**Provided material:**
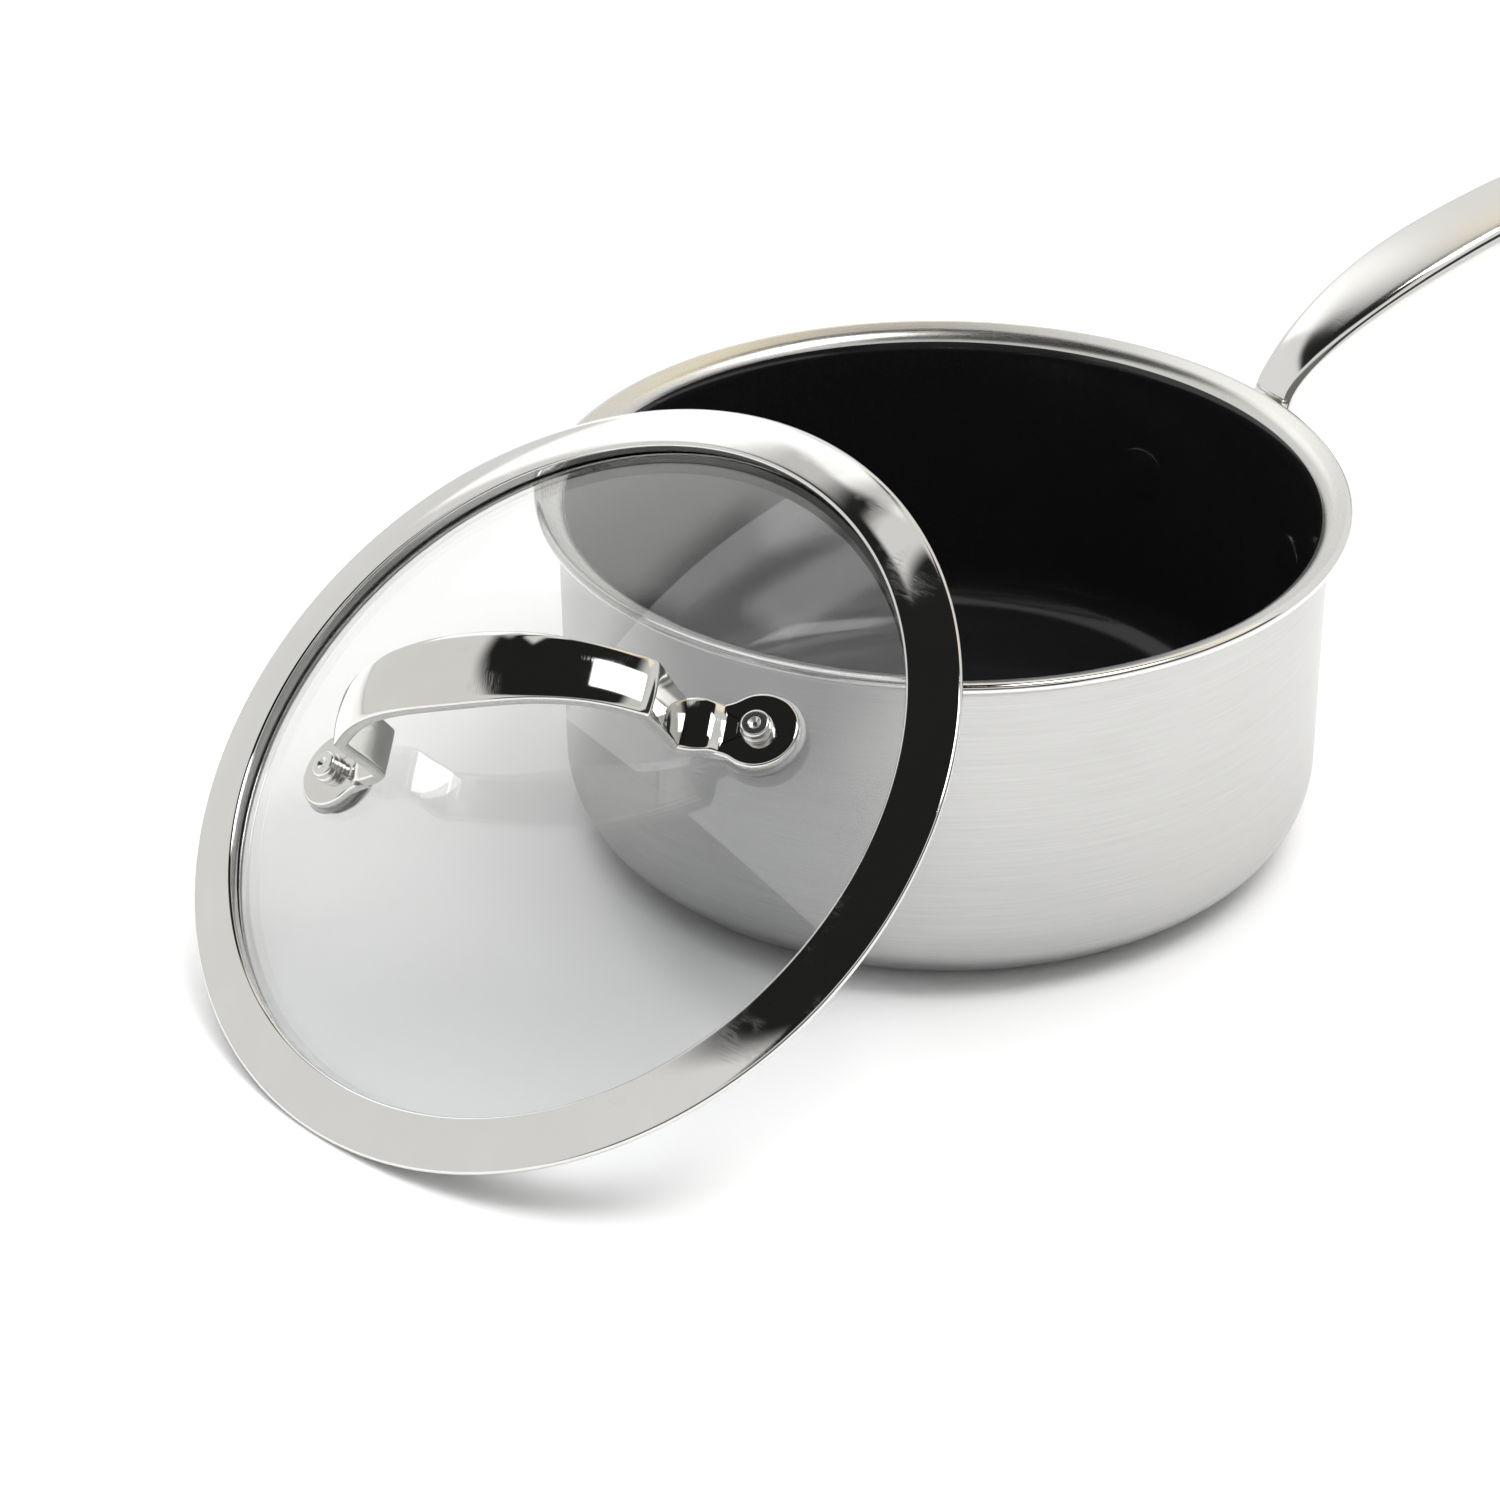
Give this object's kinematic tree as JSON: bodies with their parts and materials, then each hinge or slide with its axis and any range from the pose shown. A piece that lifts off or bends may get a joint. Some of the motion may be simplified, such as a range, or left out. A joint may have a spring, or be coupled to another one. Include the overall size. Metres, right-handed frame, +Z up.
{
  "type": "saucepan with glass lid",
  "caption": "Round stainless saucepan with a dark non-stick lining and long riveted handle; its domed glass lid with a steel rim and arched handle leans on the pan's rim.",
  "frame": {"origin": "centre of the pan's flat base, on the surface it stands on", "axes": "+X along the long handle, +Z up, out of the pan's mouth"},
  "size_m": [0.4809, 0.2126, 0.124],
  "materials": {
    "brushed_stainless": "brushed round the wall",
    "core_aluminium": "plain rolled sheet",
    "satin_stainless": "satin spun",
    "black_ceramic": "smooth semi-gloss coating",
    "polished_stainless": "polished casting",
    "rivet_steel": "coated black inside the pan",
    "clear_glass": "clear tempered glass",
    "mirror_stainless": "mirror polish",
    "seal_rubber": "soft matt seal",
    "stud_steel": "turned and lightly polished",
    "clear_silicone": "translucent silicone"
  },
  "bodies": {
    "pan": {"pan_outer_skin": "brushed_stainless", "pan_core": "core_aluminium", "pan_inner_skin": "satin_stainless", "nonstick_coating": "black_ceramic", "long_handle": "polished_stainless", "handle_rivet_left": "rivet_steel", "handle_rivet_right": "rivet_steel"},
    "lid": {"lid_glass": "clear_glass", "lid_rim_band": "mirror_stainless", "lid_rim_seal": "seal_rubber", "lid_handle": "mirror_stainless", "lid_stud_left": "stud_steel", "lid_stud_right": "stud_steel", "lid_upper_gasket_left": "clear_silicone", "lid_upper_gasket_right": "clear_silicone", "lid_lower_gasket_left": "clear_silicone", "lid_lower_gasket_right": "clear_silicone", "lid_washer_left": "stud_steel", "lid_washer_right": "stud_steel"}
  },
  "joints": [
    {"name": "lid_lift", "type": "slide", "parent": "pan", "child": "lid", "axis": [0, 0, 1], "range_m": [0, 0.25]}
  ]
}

**Your instructions:** From the data above, extract every line in its exact form.

**Answer to this task:**
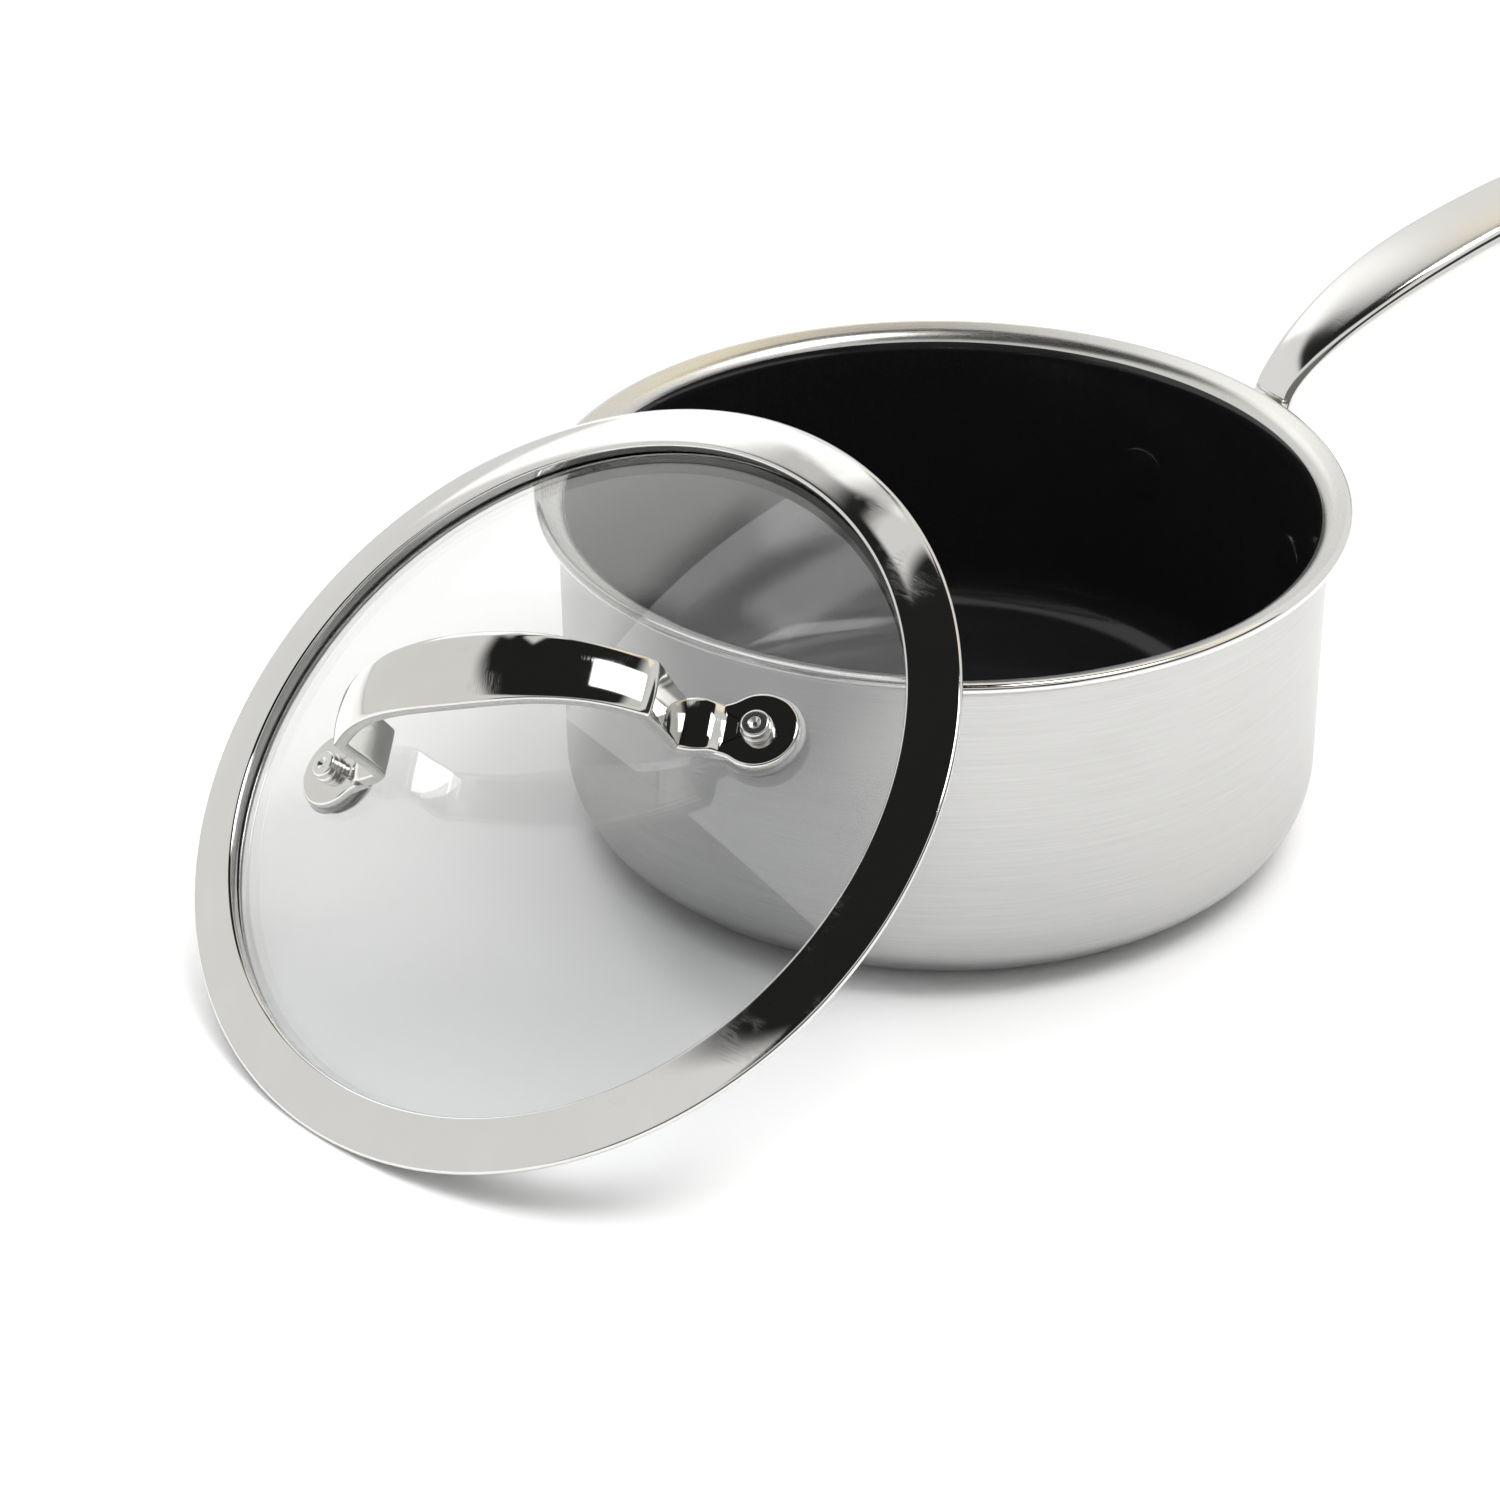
Give this object's kinematic tree as JSON: bodies with their parts and materials, then each hinge or slide with its axis and any range from the pose shown. A piece that lifts off or bends may get a joint. Some of the motion may be simplified, such as a range, or left out. A joint may have a spring, or be coupled to another one. Include the overall size. Metres, right-handed frame, +Z up.
{
  "type": "saucepan with glass lid",
  "caption": "Round stainless saucepan with a dark non-stick lining and long riveted handle; its domed glass lid with a steel rim and arched handle leans on the pan's rim.",
  "frame": {"origin": "centre of the pan's flat base, on the surface it stands on", "axes": "+X along the long handle, +Z up, out of the pan's mouth"},
  "size_m": [0.4809, 0.2126, 0.124],
  "materials": {
    "brushed_stainless": "brushed round the wall",
    "core_aluminium": "plain rolled sheet",
    "satin_stainless": "satin spun",
    "black_ceramic": "smooth semi-gloss coating",
    "polished_stainless": "polished casting",
    "rivet_steel": "coated black inside the pan",
    "clear_glass": "clear tempered glass",
    "mirror_stainless": "mirror polish",
    "seal_rubber": "soft matt seal",
    "stud_steel": "turned and lightly polished",
    "clear_silicone": "translucent silicone"
  },
  "bodies": {
    "pan": {"pan_outer_skin": "brushed_stainless", "pan_core": "core_aluminium", "pan_inner_skin": "satin_stainless", "nonstick_coating": "black_ceramic", "long_handle": "polished_stainless", "handle_rivet_left": "rivet_steel", "handle_rivet_right": "rivet_steel"},
    "lid": {"lid_glass": "clear_glass", "lid_rim_band": "mirror_stainless", "lid_rim_seal": "seal_rubber", "lid_handle": "mirror_stainless", "lid_stud_left": "stud_steel", "lid_stud_right": "stud_steel", "lid_upper_gasket_left": "clear_silicone", "lid_upper_gasket_right": "clear_silicone", "lid_lower_gasket_left": "clear_silicone", "lid_lower_gasket_right": "clear_silicone", "lid_washer_left": "stud_steel", "lid_washer_right": "stud_steel"}
  },
  "joints": [
    {"name": "lid_lift", "type": "slide", "parent": "pan", "child": "lid", "axis": [0, 0, 1], "range_m": [0, 0.25]}
  ]
}